僕のかかとに剥がれかかっているバンドエイドに触れて「痛いか」と、今日のオバサンが訊く。「痛くはない」と答えると、オバサンは今度はバンドエイドの剥がれかかっているところを気にし始めた。「切っちゃったらどうかね」と身振りで示すと、オバサンは奥から持ち来た鋏でそれを綺麗に切ってくれた。
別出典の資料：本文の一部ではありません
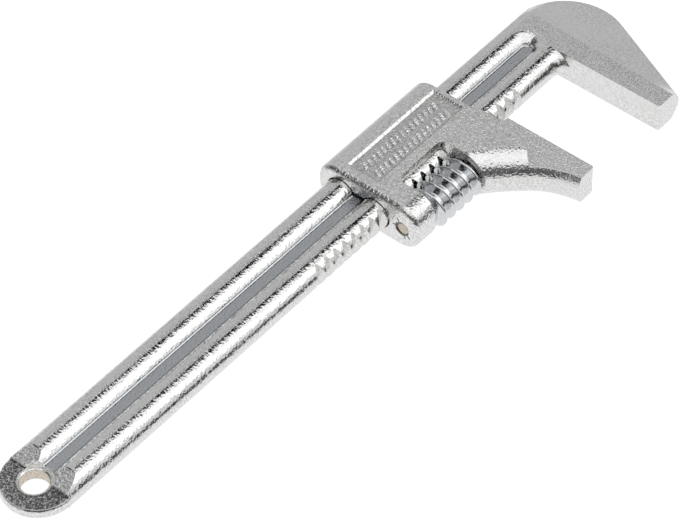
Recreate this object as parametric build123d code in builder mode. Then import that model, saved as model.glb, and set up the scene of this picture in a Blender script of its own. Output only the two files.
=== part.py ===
from build123d import *
import math
import os

# Adjustable wrench with a figure-eight bar, a sliding jaw and an adjusting worm, in millimetres.
# The origin is the centre of the hang hole, half-way through the thickness. +X runs along the bar
# to the fixed jaw, the jaws point to -Y, and +Z is up.

# Bar: two round lobes joined by a web
lobe_radius = 5.55
lobe_offset = 7.03
web_half = 2.4
web_fillet = 0.9
bar_half_width = lobe_offset + lobe_radius

# Hang-hole end
hole_radius = 4.7
hole_lip = 0.4
pad_tip_x = -10.6
lobe_start = pad_tip_x + bar_half_width
pad_edge_radius = 1.6
boss_radius = 6.4
ramp_low_z = 3.0
ramp_high_z = 5.15
ramp_end = 8.5
ramp_step = 0.35

# Fixed jaw and head
jaw_face_x = 243.0
jaw_tip_y = -52.3
jaw_half = lobe_radius
jaw_inner_radius = 4.0
jaw_corner = 0.8
strip_end_x = 250.0
groove_end_x = jaw_face_x - jaw_inner_radius
crown_x = 250.4
crown_y = -8.0
crown_radius = 21.1
crown_edge_half = 1.6
crown_edge_rise = 0.3
bevel_top_x = 251.8
bevel_tip_x = 250.3
jaw_tip_back_x = 253.8
crown_stations = 16

# Rack on the bar's jaw side, and the worm that runs in it
pitch = 4.375
rack_first_x = 118.35
notch_count = 24
notch_depth = 2.75
notch_bottom = 0.7
notch_half_angle = 30.0
notch_margin = 1.0
worm_y = -18.5
worm_outer_radius = 7.9
worm_root_radius = 5.3
worm_bore_radius = 2.4
worm_start = 161.5
worm_end = 182.9
worm_end_chamfer = 0.9
thread_crest = 0.9
thread_crest_chamfer = 0.25
thread_flank_angle = 24.0
thread_overlap = 0.4
lead_angle = math.degrees(math.atan(pitch / (math.pi * (worm_outer_radius + worm_root_radius))))

# Sliding jaw
slider_start = 151.6
slider_end = 202.0
slider_half = 9.0
slider_back_y = 17.4
slider_front_y = -24.3
slider_back_radius = 8.0
slider_front_radius = 7.0
slider_end_radius = 1.3
slider_start_radius = 2.2
channel_clearance = 0.35
channel_web_half = 3.5
moving_face_x = 207.7
moving_top_y = -16.8
moving_tip_y = -52.2
moving_tip_back_x = 199.6
neck_start_x = 180.0
neck_start_y = -23.4
neck_inner_y = -9.0
neck_bend = (190.6, -33.6)
neck_waist = (195.8, -40.4)
neck_start_slope = (1, -0.9)
neck_end_slope = (0.15, -1)
neck_edge_radius = 8.0
blade_corner = 0.8
blade_half = 5.55
blade_top_x = 202.5
step_x = 202.5
step_top_y = -26.0
step_middle = (198.5, -31.9)
step_end = (193.0, -38.5)
step_start_slope = (0, -1)
step_end_slope = (-0.5, -1)

# Worm window in the sliding jaw
window_start = 161.0
window_end = 183.7
window_length = window_end - window_start
window_back_y = -8.4
window_corner = 2.4

# Recessed panel on each side of the sliding jaw
panel_x = (156.0, 199.8)
panel_y = (-4.8, 8.1)
panel_bevel = 0.8
panel_depth = 0.7
rib_height = 0.45
rib_length = 3.4
rib_width = 1.15
rib_pitch = 2.35
rib_count = 16
rib_first_x = 159.2
rib_rows_y = (3.3, -1.9)
rib_slant = 25.0

# Worm pin
pin_radius = 2.35
pin_fit = 0.01
pin_start = 151.7
pin_length = 38.5
pin_chamfer = 0.3
pin_relief_radius = 2.8
pin_relief_depth = 1.6
pin_relief_shift = (0.42, -0.3)
stake_size = (1.5, 0.5)
stake_reach = 3.5
stake_depth = 0.8
stake_angles = (0, 56, 228, 258)

edge_tolerance = 0.01

os.makedirs("parts", exist_ok=True)


def figure_eight(clearance, web):
    """Draw the bar's section, grown by a clearance, in the current sketch."""
    with Locations((lobe_offset, 0), (-lobe_offset, 0)):
        Circle(lobe_radius + clearance)
    Rectangle(2 * lobe_offset, 2 * web)


# Handle bar, with the hang-hole pad at one end and the fixed jaw at the other
tip_to_crown = math.hypot(crown_x - jaw_tip_back_x, crown_y - jaw_tip_y)
back_angle = math.atan2(crown_y - jaw_tip_y, crown_x - jaw_tip_back_x)
back_angle -= math.asin(crown_radius / tip_to_crown)
back_length = math.sqrt(tip_to_crown**2 - crown_radius**2)
back_end_y = jaw_tip_y + back_length * math.sin(back_angle)
crown_top_y = math.sqrt(lobe_radius**2 - crown_edge_half**2) + lobe_offset


def back_x(y):
    """Give the head's back edge: a straight taper from the tip, then the round crown."""
    if y < back_end_y:
        return jaw_tip_back_x + (y - jaw_tip_y) / math.tan(back_angle)
    return crown_x + math.sqrt(crown_radius**2 - (y - crown_y) ** 2)


def head_section(y):
    """Draw the head behind the flat strip, as a section across Y, in the current sketch."""
    top = jaw_half
    if y > lobe_offset:
        top = math.sqrt(lobe_radius**2 - (y - lobe_offset) ** 2)
        top = max(top, crown_edge_half + crown_edge_rise)
    share = (y - jaw_tip_y) / (crown_top_y - jaw_tip_y)
    bevel_x = bevel_tip_x + share * (bevel_top_x - bevel_tip_x)
    Polygon(
        (strip_end_x, top),
        (bevel_x, top),
        (back_x(y), crown_edge_half),
        (back_x(y), -crown_edge_half),
        (bevel_x, -top),
        (strip_end_x, -top),
        align=None,
    )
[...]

カオマンガイ屋のオニーチャンではないけれど、僕もiPhoneを取りだし「日本の冬はとても寒いです。空気も乾いているので、手や足の皮が切れます。でもタイに来てしばらくすると治ります」と翻訳ソフトに打ち込む。オバサンは現れたタイ語を、周囲のオバサンにも聞こえるよう声に出して読んだ。そのオバサンのマッサージは上手かった。料金は1時間で200バーツ。チップは50バーツ。
外の席に着いた食堂の、英語と中国語のメニュに「鸡蛋炒木耳」とあるのはムースーローに違いない。タイ語による料理名をオニーチャンに訊いたものの、そのフワフワした発音は、僕には聞き取れなかった。目の前に届けられたそれは日本のムースーローとは異なって、赤と緑の唐辛子が共に炒め込まれ、とてもタイらしい。味は勿論、良かった。明日はまた、別のものを頼んでみることにしよう。
そうして結局は帰り道も、交通量の少ないところを選んだとはいえ、自転車でホテルまで戻る。空はいまだ、明るい。